Include in the output exactly the lines from the opening of the data through the line containing "panel_rows = (4, 3, 4)", and nothing more.

■ Dataset extract ■
** Begin **
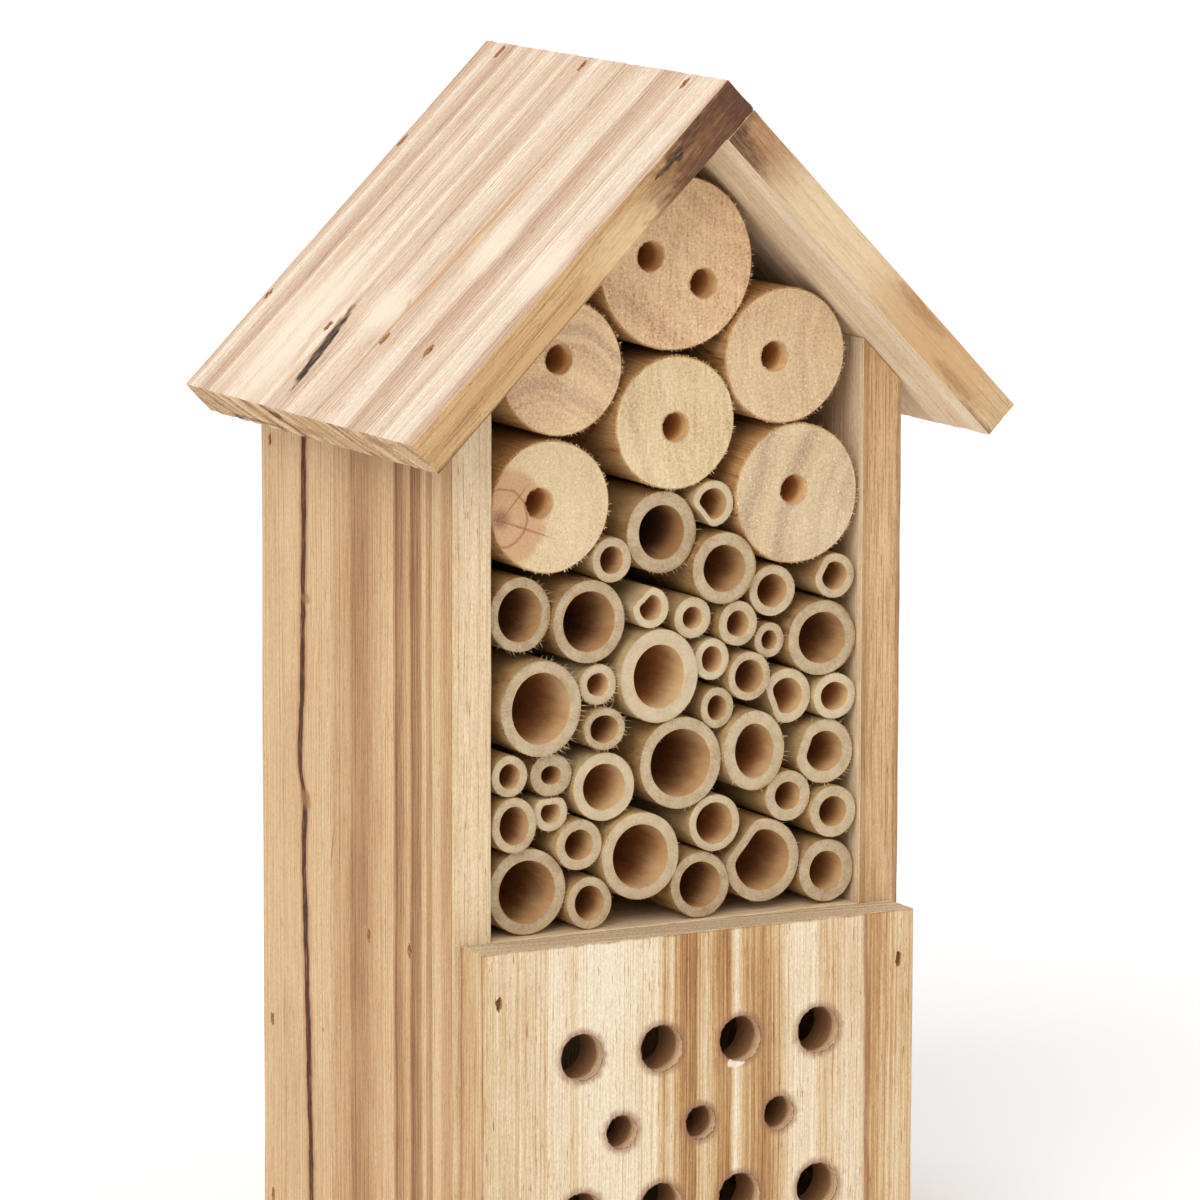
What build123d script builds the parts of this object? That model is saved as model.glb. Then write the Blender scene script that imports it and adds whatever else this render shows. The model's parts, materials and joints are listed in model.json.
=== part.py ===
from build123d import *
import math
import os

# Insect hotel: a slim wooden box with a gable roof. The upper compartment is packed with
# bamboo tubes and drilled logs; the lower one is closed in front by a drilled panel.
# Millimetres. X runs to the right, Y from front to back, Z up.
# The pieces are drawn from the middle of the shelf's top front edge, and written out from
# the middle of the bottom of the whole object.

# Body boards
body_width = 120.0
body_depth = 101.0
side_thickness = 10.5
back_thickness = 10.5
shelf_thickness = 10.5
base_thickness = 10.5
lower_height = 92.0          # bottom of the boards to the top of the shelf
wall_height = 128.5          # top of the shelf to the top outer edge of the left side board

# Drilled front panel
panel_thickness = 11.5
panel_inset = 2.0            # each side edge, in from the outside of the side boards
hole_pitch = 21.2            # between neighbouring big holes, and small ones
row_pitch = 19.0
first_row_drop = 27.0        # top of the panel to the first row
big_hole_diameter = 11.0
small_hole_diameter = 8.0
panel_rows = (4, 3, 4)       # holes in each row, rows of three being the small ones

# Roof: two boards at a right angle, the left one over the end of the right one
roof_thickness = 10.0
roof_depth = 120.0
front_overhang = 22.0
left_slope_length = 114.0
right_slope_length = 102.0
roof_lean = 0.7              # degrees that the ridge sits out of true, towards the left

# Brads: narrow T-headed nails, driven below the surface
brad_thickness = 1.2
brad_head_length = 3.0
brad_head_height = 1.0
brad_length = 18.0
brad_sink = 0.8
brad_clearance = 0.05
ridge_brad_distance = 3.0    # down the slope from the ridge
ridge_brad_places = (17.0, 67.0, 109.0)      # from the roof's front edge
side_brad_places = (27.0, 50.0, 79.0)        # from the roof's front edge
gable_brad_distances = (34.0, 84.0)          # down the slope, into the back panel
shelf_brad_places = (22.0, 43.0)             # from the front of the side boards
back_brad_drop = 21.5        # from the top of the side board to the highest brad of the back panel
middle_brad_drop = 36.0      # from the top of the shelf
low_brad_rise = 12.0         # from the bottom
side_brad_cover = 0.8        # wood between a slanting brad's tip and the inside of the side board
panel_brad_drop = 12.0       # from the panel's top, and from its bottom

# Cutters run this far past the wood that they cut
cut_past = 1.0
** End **
■ Task answer ■
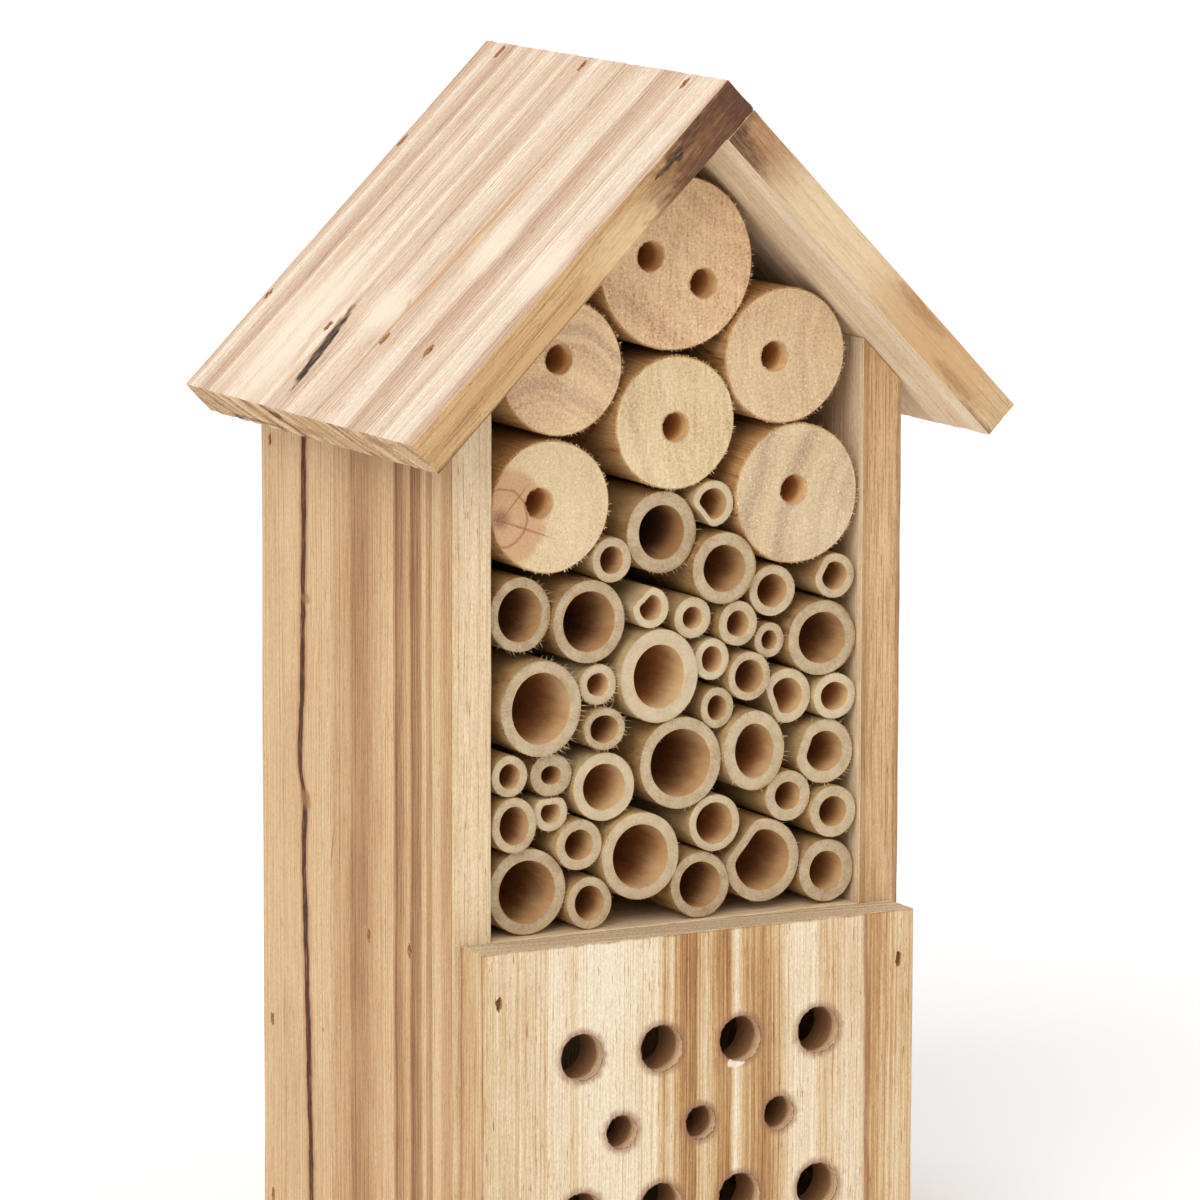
What build123d script builds the parts of this object? That model is saved as model.glb. Then write the Blender scene script that imports it and adds whatever else this render shows. The model's parts, materials and joints are listed in model.json.
=== part.py ===
from build123d import *
import math
import os

# Insect hotel: a slim wooden box with a gable roof. The upper compartment is packed with
# bamboo tubes and drilled logs; the lower one is closed in front by a drilled panel.
# Millimetres. X runs to the right, Y from front to back, Z up.
# The pieces are drawn from the middle of the shelf's top front edge, and written out from
# the middle of the bottom of the whole object.

# Body boards
body_width = 120.0
body_depth = 101.0
side_thickness = 10.5
back_thickness = 10.5
shelf_thickness = 10.5
base_thickness = 10.5
lower_height = 92.0          # bottom of the boards to the top of the shelf
wall_height = 128.5          # top of the shelf to the top outer edge of the left side board

# Drilled front panel
panel_thickness = 11.5
panel_inset = 2.0            # each side edge, in from the outside of the side boards
hole_pitch = 21.2            # between neighbouring big holes, and small ones
row_pitch = 19.0
first_row_drop = 27.0        # top of the panel to the first row
big_hole_diameter = 11.0
small_hole_diameter = 8.0
panel_rows = (4, 3, 4)       # holes in each row, rows of three being the small ones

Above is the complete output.